» What you will do:
Return the listing word for word, as given.

· · · · · · ·

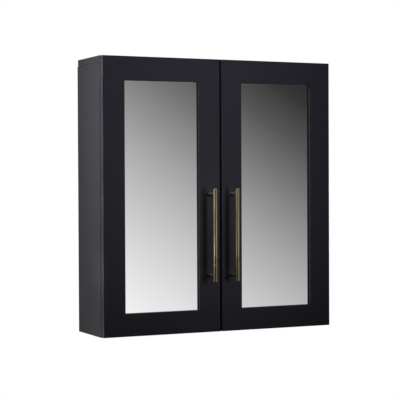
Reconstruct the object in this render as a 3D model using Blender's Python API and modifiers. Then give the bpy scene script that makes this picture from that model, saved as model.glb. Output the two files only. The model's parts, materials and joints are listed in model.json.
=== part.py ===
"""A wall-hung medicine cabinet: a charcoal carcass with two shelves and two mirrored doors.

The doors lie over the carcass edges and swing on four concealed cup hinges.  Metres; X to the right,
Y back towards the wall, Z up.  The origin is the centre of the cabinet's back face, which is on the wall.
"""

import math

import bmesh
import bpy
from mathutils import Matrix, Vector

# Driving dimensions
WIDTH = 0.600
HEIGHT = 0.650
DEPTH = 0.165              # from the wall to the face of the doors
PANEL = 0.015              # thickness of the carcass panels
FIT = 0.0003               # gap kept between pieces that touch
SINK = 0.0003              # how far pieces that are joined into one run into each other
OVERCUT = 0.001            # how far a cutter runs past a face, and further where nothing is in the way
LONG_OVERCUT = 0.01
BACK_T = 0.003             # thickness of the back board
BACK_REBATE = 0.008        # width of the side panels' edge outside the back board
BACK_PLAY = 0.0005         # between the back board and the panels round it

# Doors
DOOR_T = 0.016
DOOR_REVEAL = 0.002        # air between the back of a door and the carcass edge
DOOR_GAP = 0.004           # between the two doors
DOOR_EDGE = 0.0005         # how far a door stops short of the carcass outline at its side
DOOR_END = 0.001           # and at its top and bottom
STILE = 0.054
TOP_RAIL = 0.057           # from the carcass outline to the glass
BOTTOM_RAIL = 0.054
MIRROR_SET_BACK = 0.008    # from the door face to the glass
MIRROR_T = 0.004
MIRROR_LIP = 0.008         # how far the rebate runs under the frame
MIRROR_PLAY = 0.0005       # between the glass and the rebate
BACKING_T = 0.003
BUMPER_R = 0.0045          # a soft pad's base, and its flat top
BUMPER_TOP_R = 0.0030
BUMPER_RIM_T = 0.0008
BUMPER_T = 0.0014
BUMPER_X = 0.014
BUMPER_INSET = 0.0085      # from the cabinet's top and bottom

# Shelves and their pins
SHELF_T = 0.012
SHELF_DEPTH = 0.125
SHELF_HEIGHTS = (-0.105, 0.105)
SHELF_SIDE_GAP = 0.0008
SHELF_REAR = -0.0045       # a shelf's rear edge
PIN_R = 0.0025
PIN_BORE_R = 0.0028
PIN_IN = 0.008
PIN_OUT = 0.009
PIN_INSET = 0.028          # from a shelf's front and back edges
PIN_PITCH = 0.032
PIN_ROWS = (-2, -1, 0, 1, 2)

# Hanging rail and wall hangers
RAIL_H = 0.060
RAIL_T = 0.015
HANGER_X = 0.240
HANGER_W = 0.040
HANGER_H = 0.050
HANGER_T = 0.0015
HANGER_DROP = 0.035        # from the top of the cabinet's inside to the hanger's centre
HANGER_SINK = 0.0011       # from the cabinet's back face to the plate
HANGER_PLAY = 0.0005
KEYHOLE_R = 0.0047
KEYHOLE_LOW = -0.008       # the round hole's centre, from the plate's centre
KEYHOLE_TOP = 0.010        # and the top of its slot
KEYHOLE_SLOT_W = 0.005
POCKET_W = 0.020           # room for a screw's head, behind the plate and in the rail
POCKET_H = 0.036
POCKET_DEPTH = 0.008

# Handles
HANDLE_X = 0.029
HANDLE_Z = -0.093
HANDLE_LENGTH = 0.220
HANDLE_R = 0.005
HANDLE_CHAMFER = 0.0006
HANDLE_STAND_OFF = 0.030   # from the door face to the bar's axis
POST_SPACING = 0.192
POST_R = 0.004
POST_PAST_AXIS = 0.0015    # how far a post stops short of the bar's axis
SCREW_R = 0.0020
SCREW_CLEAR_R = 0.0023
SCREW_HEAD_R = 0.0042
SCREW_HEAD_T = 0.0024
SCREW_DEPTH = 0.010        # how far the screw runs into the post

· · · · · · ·

» The completed task:
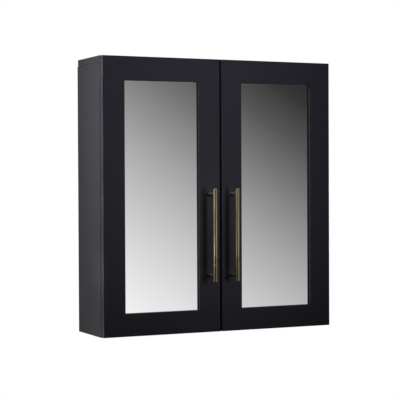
Reconstruct the object in this render as a 3D model using Blender's Python API and modifiers. Then give the bpy scene script that makes this picture from that model, saved as model.glb. Output the two files only. The model's parts, materials and joints are listed in model.json.
=== part.py ===
"""A wall-hung medicine cabinet: a charcoal carcass with two shelves and two mirrored doors.

The doors lie over the carcass edges and swing on four concealed cup hinges.  Metres; X to the right,
Y back towards the wall, Z up.  The origin is the centre of the cabinet's back face, which is on the wall.
"""

import math

import bmesh
import bpy
from mathutils import Matrix, Vector

# Driving dimensions
WIDTH = 0.600
HEIGHT = 0.650
DEPTH = 0.165              # from the wall to the face of the doors
PANEL = 0.015              # thickness of the carcass panels
FIT = 0.0003               # gap kept between pieces that touch
SINK = 0.0003              # how far pieces that are joined into one run into each other
OVERCUT = 0.001            # how far a cutter runs past a face, and further where nothing is in the way
LONG_OVERCUT = 0.01
BACK_T = 0.003             # thickness of the back board
BACK_REBATE = 0.008        # width of the side panels' edge outside the back board
BACK_PLAY = 0.0005         # between the back board and the panels round it

# Doors
DOOR_T = 0.016
DOOR_REVEAL = 0.002        # air between the back of a door and the carcass edge
DOOR_GAP = 0.004           # between the two doors
DOOR_EDGE = 0.0005         # how far a door stops short of the carcass outline at its side
DOOR_END = 0.001           # and at its top and bottom
STILE = 0.054
TOP_RAIL = 0.057           # from the carcass outline to the glass
BOTTOM_RAIL = 0.054
MIRROR_SET_BACK = 0.008    # from the door face to the glass
MIRROR_T = 0.004
MIRROR_LIP = 0.008         # how far the rebate runs under the frame
MIRROR_PLAY = 0.0005       # between the glass and the rebate
BACKING_T = 0.003
BUMPER_R = 0.0045          # a soft pad's base, and its flat top
BUMPER_TOP_R = 0.0030
BUMPER_RIM_T = 0.0008
BUMPER_T = 0.0014
BUMPER_X = 0.014
BUMPER_INSET = 0.0085      # from the cabinet's top and bottom

# Shelves and their pins
SHELF_T = 0.012
SHELF_DEPTH = 0.125
SHELF_HEIGHTS = (-0.105, 0.105)
SHELF_SIDE_GAP = 0.0008
SHELF_REAR = -0.0045       # a shelf's rear edge
PIN_R = 0.0025
PIN_BORE_R = 0.0028
PIN_IN = 0.008
PIN_OUT = 0.009
PIN_INSET = 0.028          # from a shelf's front and back edges
PIN_PITCH = 0.032
PIN_ROWS = (-2, -1, 0, 1, 2)

# Hanging rail and wall hangers
RAIL_H = 0.060
RAIL_T = 0.015
HANGER_X = 0.240
HANGER_W = 0.040
HANGER_H = 0.050
HANGER_T = 0.0015
HANGER_DROP = 0.035        # from the top of the cabinet's inside to the hanger's centre
HANGER_SINK = 0.0011       # from the cabinet's back face to the plate
HANGER_PLAY = 0.0005
KEYHOLE_R = 0.0047
KEYHOLE_LOW = -0.008       # the round hole's centre, from the plate's centre
KEYHOLE_TOP = 0.010        # and the top of its slot
KEYHOLE_SLOT_W = 0.005
POCKET_W = 0.020           # room for a screw's head, behind the plate and in the rail
POCKET_H = 0.036
POCKET_DEPTH = 0.008

# Handles
HANDLE_X = 0.029
HANDLE_Z = -0.093
HANDLE_LENGTH = 0.220
HANDLE_R = 0.005
HANDLE_CHAMFER = 0.0006
HANDLE_STAND_OFF = 0.030   # from the door face to the bar's axis
POST_SPACING = 0.192
POST_R = 0.004
POST_PAST_AXIS = 0.0015    # how far a post stops short of the bar's axis
SCREW_R = 0.0020
SCREW_CLEAR_R = 0.0023
SCREW_HEAD_R = 0.0042
SCREW_HEAD_T = 0.0024
SCREW_DEPTH = 0.010        # how far the screw runs into the post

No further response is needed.